The selection of a specific big data visualization tool is widely influenced by factors including the organization’s requirements, data sources, team’s technical expertise, and budget. Each of the mentioned tools has its unique features and capabilities, allowing businesses to make data-driven decisions effectively and more efficiently.
Optimization of Big Data Visualization:
Optimizing big data visualization is defined as the process of improving the effectiveness, efficiency, and user experience of visual representations of large and complex datasets. It involves various steps and techniques aimed at achieving clear objectives, which is improving data quality. They include:-
A. Having Clear Objectives and Key Questions.
B. Choose the Right Visualization Techniques.
C. Data Preparation and Cleansing.
D. Consider User Experience (UX) and Interactivity.
E. Design Principles for Effective Visualizations.
F. Performance and Scalability Optimization.
G. Iterative Exploration and Refinement.
By optimizing big data visualization, organizations can effectively unlock and make proper use of the power of their data, enabling better decision-making, improved understanding of complex data sets, and the identification of valuable views that can lead to business growth and innovation.
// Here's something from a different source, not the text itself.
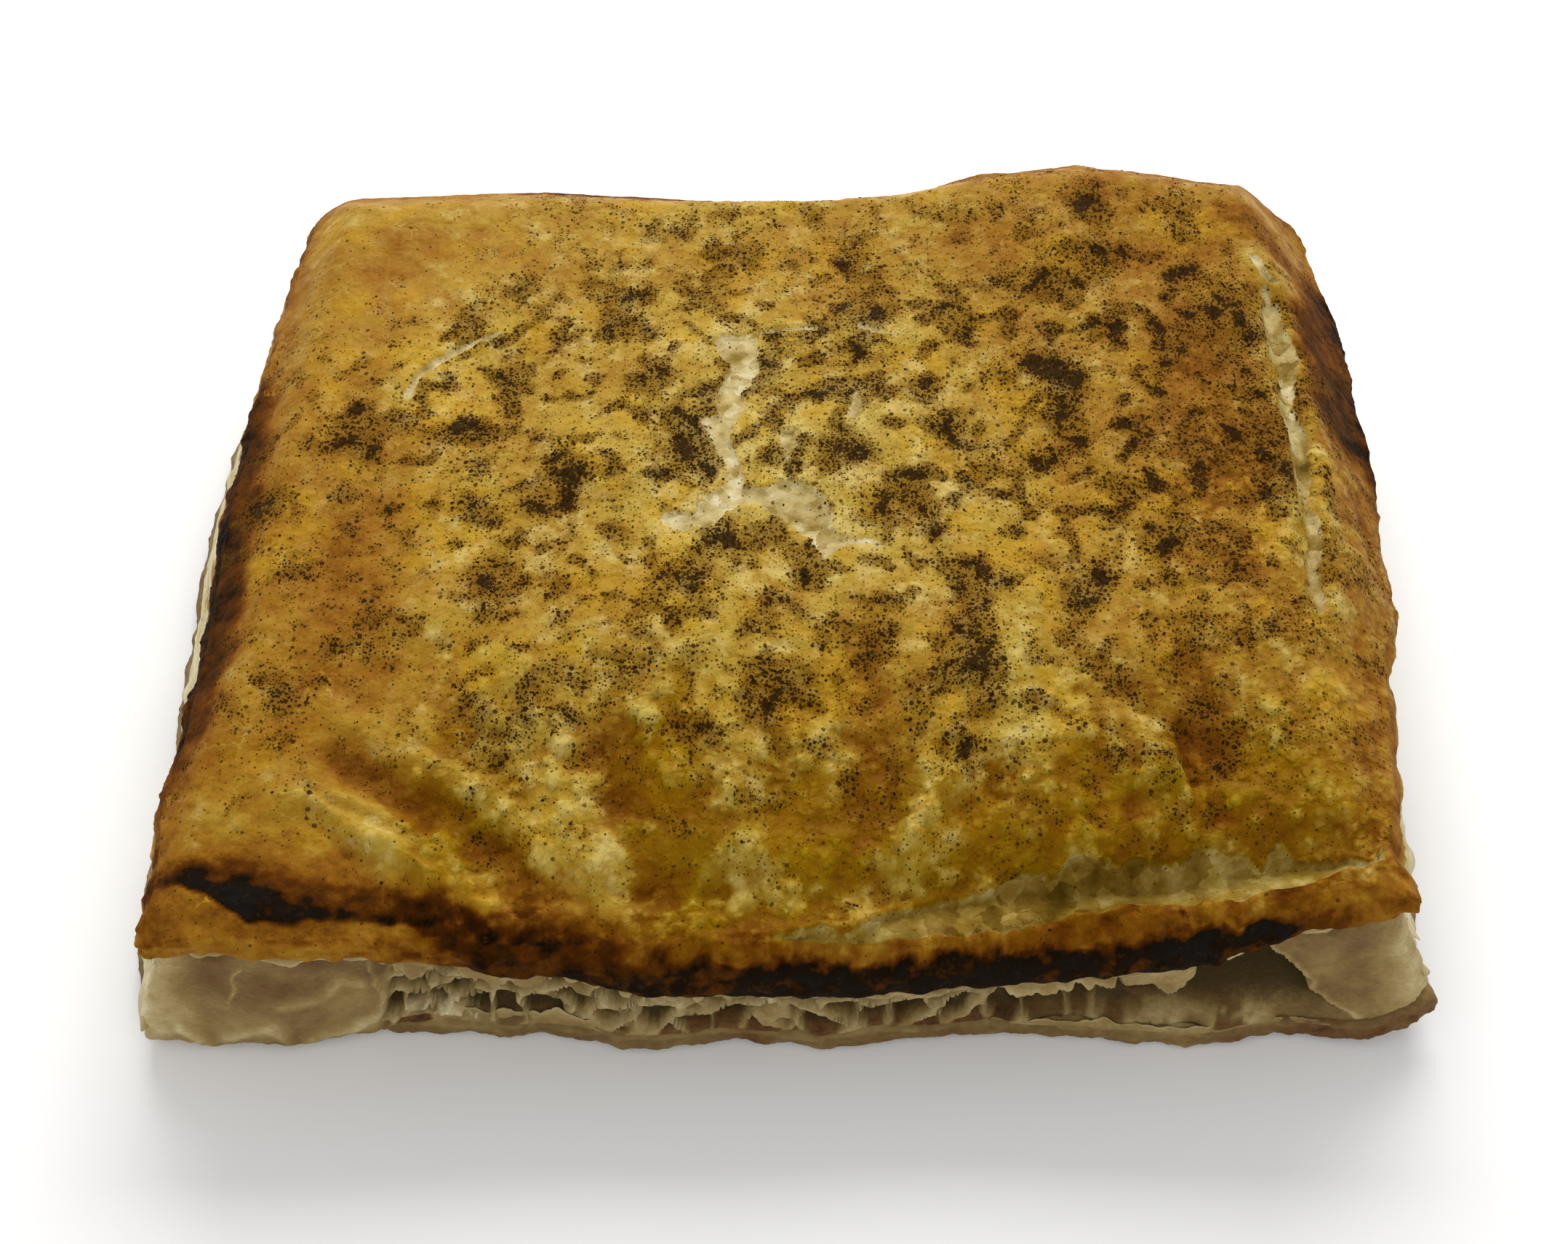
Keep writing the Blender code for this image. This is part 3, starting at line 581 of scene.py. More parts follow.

Big data visualization is a very important tool for data analysis, helping organizations to have insight into large and complex datasets. It involves the use of tools and technologies such as Tableau, Power BI, D3.js, and Apache Superset to create interactive and quality visual representations of data. Following the optimization process will help you decide on the right tool and technique to use.
In conclusion, big data visualization is providing organizations with the ability to interpret and communicate data, enabling them to uncover valuable insights and drive innovations.